After shipping out orders yesterday morning, Mike and I spent time reviewing the outline and logistics for a video shoot next week. We’ve been discussing this second video in the Apprenticeship series since we released the Foundations video last year. The idea behind this series is to bring you into the shop to learn the skills every pre-industrial cabinetmaker learned. It is designed to teach you the skills and mindset to approach any project without elaborate full-scale plans or expensive (and dangerous) machines. Rather than show you how to build one specific special piece, we decided to approach this series the way you’d learn in a real apprenticeship setting: you learn the form.
This teaching model is perfect for what I’ve long wanted to convey. I think there are too many videos and articles today on building one specific object. I’d rather enable woodworkers to grasp the form so that they can build whatever size or version they can imagine.
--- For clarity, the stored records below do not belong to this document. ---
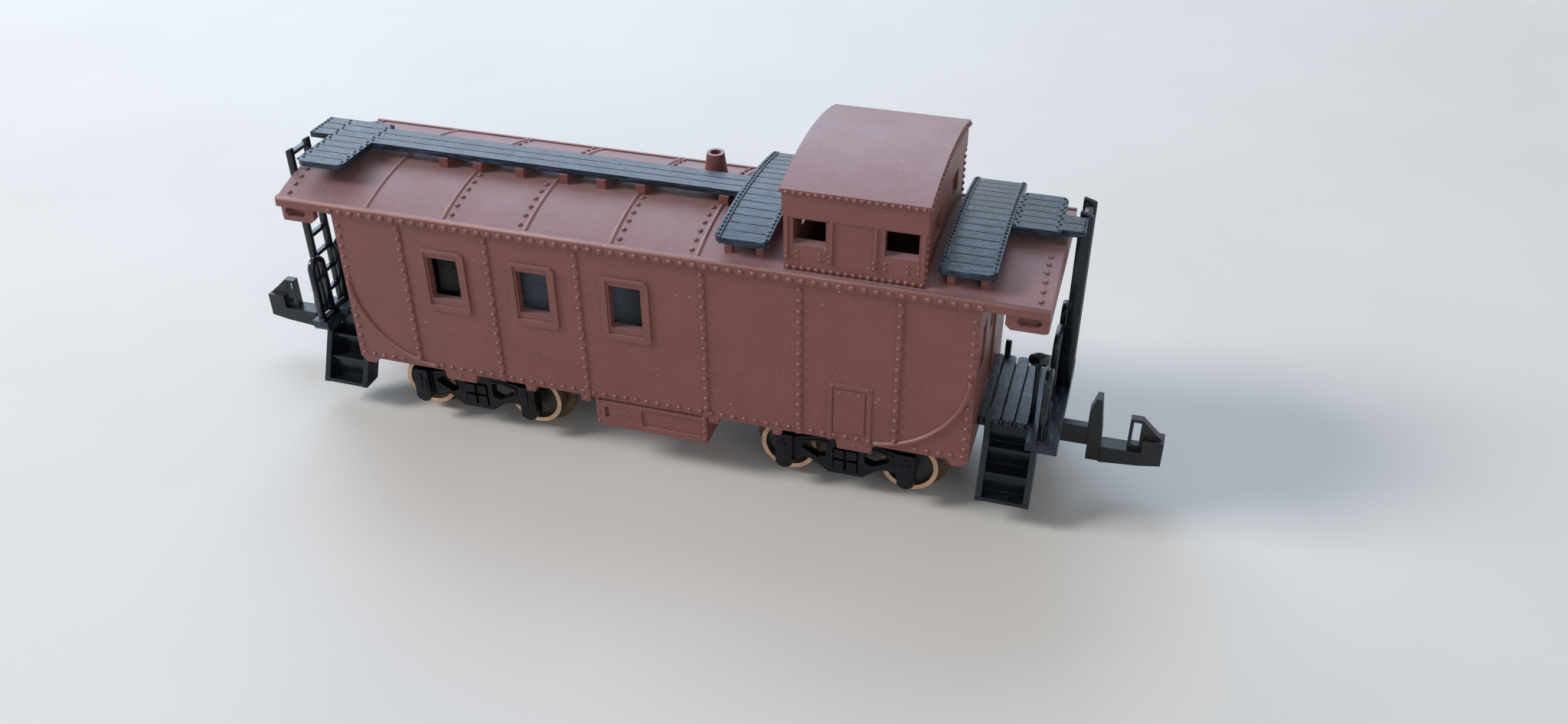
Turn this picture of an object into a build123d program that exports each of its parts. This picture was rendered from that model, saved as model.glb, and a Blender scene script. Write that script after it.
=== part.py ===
from build123d import *
import math
import os

os.makedirs("parts", exist_ok=True)

# Model of an eight-wheel caboose for 9 mm gauge track, in millimetres.
# X runs along the car, Y across it, Z up. Z is 0 at the bottom of the wheel flanges,
# and X and Y are 0 in the middle of the body. Each piece is one node.

# How far a cut reaches past the piece it is made in
PAST = 1

# Wheels
TREAD_R = 2.45
FLANGE_R = 3.2
WHEEL_IN = 3.85
FLANGE_OUT = 4.2
WHEEL_OUT = 5.75
RIM_R = 2.05
DISH_Y = 5.3
AXLE_R = 0.6
AXLE_HALF = 6.6
AXLE_TIP_R = 0.2
AXLE_Z = FLANGE_R

# Trucks
TRUCK_X = 17.1
AXLE_OFFSET = 5.25
FRAME_IN = 6.1
FRAME_OUT = 6.85
FRAME_TOP = 5.45
FRAME_LOW = 1.95
BOX_HALF = 0.72
BOX_OUT = 7.35
BOX_TOP = 5.4
BOX_LOW = 1.95
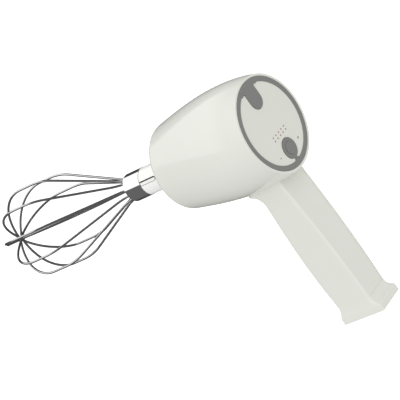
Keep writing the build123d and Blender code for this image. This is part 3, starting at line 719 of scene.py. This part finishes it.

Rather than draw plans for every single commissioned object, period artisans typically approached each piece the same. “You want a table? What wood? How long? Got it.” A table is a table. Under the master craftsman, you’d learn the form’s construction and all the rest is decoration. There are a few variations in construction but most period tables share the same guts.
The video we will be shooting next week is all about building tables with hand tools. Although I won’t be building every table possible, I’ve picked a design that has most of the variations you may encounter. Any features not incorporated into this table will be taught as a side tutorial. The unique focus in our videos is teaching the efficiencies and tolerances of pre-industrial process. Mike and I talk so much about not fretting over tool marks in secondary surfaces but seeing it in the context of a build is important. It’s one thing to tell you not to worry about tear out but it’s another to show you exactly how much tear out is normal and where it’s found.
Pre-industrial cabinetmakers didn’t screw around in their shops and neither do I. This video is about working efficiently with simple tools to achieve real results. It is a powerful feeling to build furniture with a few wooden planes and saws. And anyone can do this. I want you to see how simple this process is.
We rearranged a few shelves in the studio yesterday to install my Nicholson bench for the build. It now has a workholding peg system I copied from Jonathan Fisher’s fascinating workbench because I have fallen in love with it for stock prep. I wrote about this system in the Jonathan Fisher manuscript (which is in Chris’s hands right now) but I had to incorporate it into this video because I want to show how simple and awesome it is. Fisher’s bench is the only known extant example of the peg workholding shown in the 14th-century Nuremberg paintings. There is so much to learn from this way of working. Stay tuned.
So the studio is cleared of clutter and the lumber awaits us at the bench. It all begins Monday morning.